Tam bu sıralarda şehirde… Hatırladığım ilk örneği dayımın düğünü olabilir. Cuma gecesinden çalmaya başlar çalanlar. Ama yemek meselesi nasıl hallolur asla hatırlamıyorum. Yine de pazar günü biter. Çalmaya başlayan şey davul zurna değil, yanlış anlaşılmasın. Bir bateri seti, bazen bir org ekseriyetle elektro bağlama. Bu türü hızlı geçeceğim çünkü kaset teknolojisi gibi çok ara bir formdu. Yarı kentli yarı köylü.

 

Bu düğünlerin yoğunluğu ile birlikte ortaya çıkan düğün salonu adlı mekânlar var bir de. Aynı gün 10 düğünün bir arada yapılabildiği başkalarına ait saraylar. Buradaki en yaygın gittiğim konsepti anlatacağım. Zira buralardaki saatler fiyat farkı anlamına gelebilmektedir. Hatta bazı düğün salonları düğün salonu işletmenin yanı sıra bir de halı saha işletirler ki o da bambaşka bir yazı konusu. Salon düğünlerinde akşam 18:00’de damat ve gelinin ebeveynleri ve aile üyeleri kapıda karşılamacılık oynar. Misafirler içeriye tıka basa tepiştikten sonra samandan bir tık önce tahtadan bir tık sonra anlamına gelen masalara otururlar. Masaların nasıl olduklarını fark etmezler çünkü masaların üzerine ve sandalyelere giydirilen takım yaldızlı örtülerle bir kalite yakalandığını düşünürler.

 

Asıl kalite yiyecekler geldiğinde ortaya çıkar.

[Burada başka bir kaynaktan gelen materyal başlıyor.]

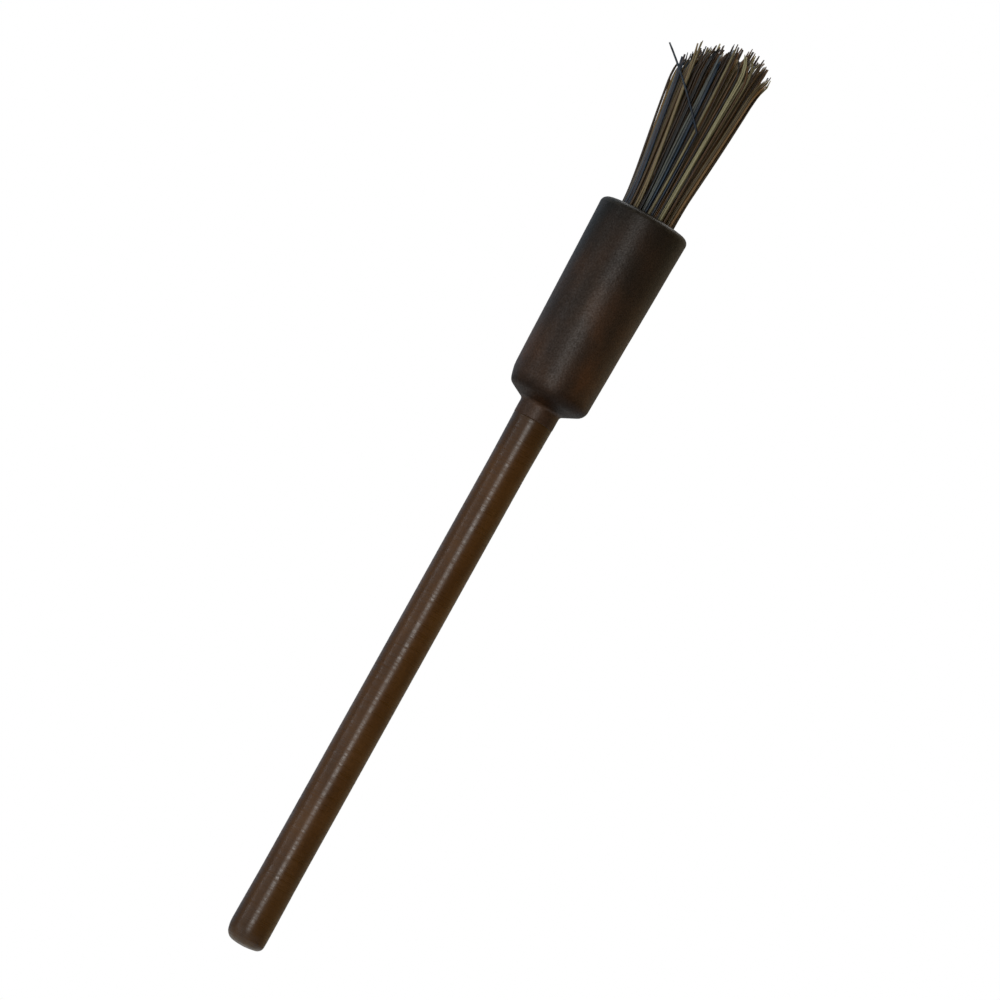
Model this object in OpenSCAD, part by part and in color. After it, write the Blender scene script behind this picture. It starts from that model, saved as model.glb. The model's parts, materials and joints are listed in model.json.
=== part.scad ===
// Small end brush on a round shank, for cleaning tips.
// The Z axis is the brush's own axis. Z = 0 is where the shank's full diameter starts, just above
// its rounded tail, and the tuft points up.

/* [Shank] */
// Diameter of the gripped part of the shank
shank_d = 3.0; // [2.8:0.05:3.2]
// Length of the straight, gripped part
grip_l = 39.0; // [20:0.5:60]
// Length over which the shank swells towards its shoulder
swell_l = 4.0; // [2:0.5:8]
// How much wider the shoulder is than the gripped part
shoulder_swell = 0.12; // [0.02:0.02:0.6]
// Radius of the tail's rounded corner
tail_corner_r = 0.5; // [0.2:0.05:0.8]
// Radius of the tail's shallow crown
tail_crown_r = 4.7; // [3:0.1:10]
// Diameter of the tenon that passes through the floor of the cup
tenon_d = 2.0; // [1.4:0.05:2.2]
// Diameter of the head peened over inside the cup
peen_d = 3.2; // [2.8:0.1:3.3]
// Height of the peened head
peen_h = 0.6; // [0.4:0.05:0.9]

/* [Cup] */
// How much wider the boss is than the shoulder it seats on
boss_step = 0.04; // [0.02:0.02:0.4]
// Length of the boss under the cup
boss_l = 1.15; // [0.6:0.05:2]
// Length of the cup from its base to its mouth
cup_l = 16.0; // [11:0.1:22]
// Outside diameter of the cup where its wall begins
cup_base_d = 6.42; // [6:0.02:7.6]
// Outside diameter of the cup at its mouth
cup_mouth_d = 7.1; // [6.8:0.02:8.6]
// Slope of the cone under the cup
base_slope = 27; // [15:1:35]
// Radius of the corner between that cone and the wall
base_corner_r = 0.87; // [0.4:0.01:0.9]
// Radius of the corner at the mouth
lip_corner_r = 0.5; // [0.2:0.05:0.7]
// Fall of the lip's face from the bore to its corner
lip_slope = 8; // [4:1:15]
// Diameter of the bore that holds the tuft
bore_d = 4.6; // [4:0.05:4.8]
// Thickness of the cup's floor over its boss
floor_t = 2.0; // [1.4:0.1:3]
// Thickness of the washer under the peened head
washer_t = 0.35; // [0.2:0.05:0.6]

/* [Tuft] */
// Diameter of one bristle
bristle_d = 0.18; // [0.16:0.01:0.24]
// Length from the mouth to the longest tips
free_l = 14.3; // [8:0.1:18]
// How far uneven trimming leaves the shortest bristles below the longest
ragged_l = 1.6; // [0:0.1:3]
// How far the tips at the tuft's edge fall below those in its middle
edge_drop = 1.0; // [0:0.1:2]
// How far the outer bristles spread sideways by their tips
flare = 1.7; // [0.4:0.05:2]
// How far the whole tuft leans to one side by its tips
lean = 0.4; // [0:0.05:0.6]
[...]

Önce içinde kabak çekirdeği ve leblebinin yoğun bulunduğu, yerfıstığına dahi hürmeten ulaşılabilen çerez tabakları gelir. Ha bu arada, masada bardaklar ve su her daim mevcuttur. Çerezlerin herkesi oyaladığının var sayıldığı noktada çerez tabakları yerini yarısı kandil simidi hamuru ile yapılmış tuzlu kurabiyeler, diğer yarısı tatlı kurabiyelerle dolu tabaklarla değiştirir. Sonra gelin ve damadın gelmesini takip eden süreçte tabağa konmuş plastik çatalla birlikte yaş pasta gelir. Yaş pasta ile birlikte de sarı ve kırmızı kola. Evet, siyah değil çünkü sarının yanına yakışan en güzel renk kırmızıdır. Neyse kaldığımız yerden düğüne devam. Sarı ve kırmızının akabinde kapanış. Ama bu sadece yiyecek ve içecek kısmı içindi. Filmi biraz geriye sarıp insanların suntalara oturmasının akabinde müzik yayınından bahsetmek isterim. Her taraf alabildiğine ışıklı ama sahnede zerre ışık yok. Sahnede bir bateri seti, başında biri. Bir de elektro bağlama. Hoparlörlerden sadece kik ve kulakları delmek isteyen bir elektro bağlama. Belki de hâlâ bu sebepten sevemem elektronik müziği. Müzik dediğin akustik olmalı bence. Neyse dağılmıyorum daha.

 

Tabii bir versiyon da mevlitli düğün. Buna ilişkin aklımdaki tek veri ise yemekli olması, başka da bir veri yok. Bir de İstanbul’a geldikten sonra tanıştığım düğün yöntemleri var. Ama hepsi güncel olduğu için belki bir 20 yıl sonra yapabilirim onların goygoyunu.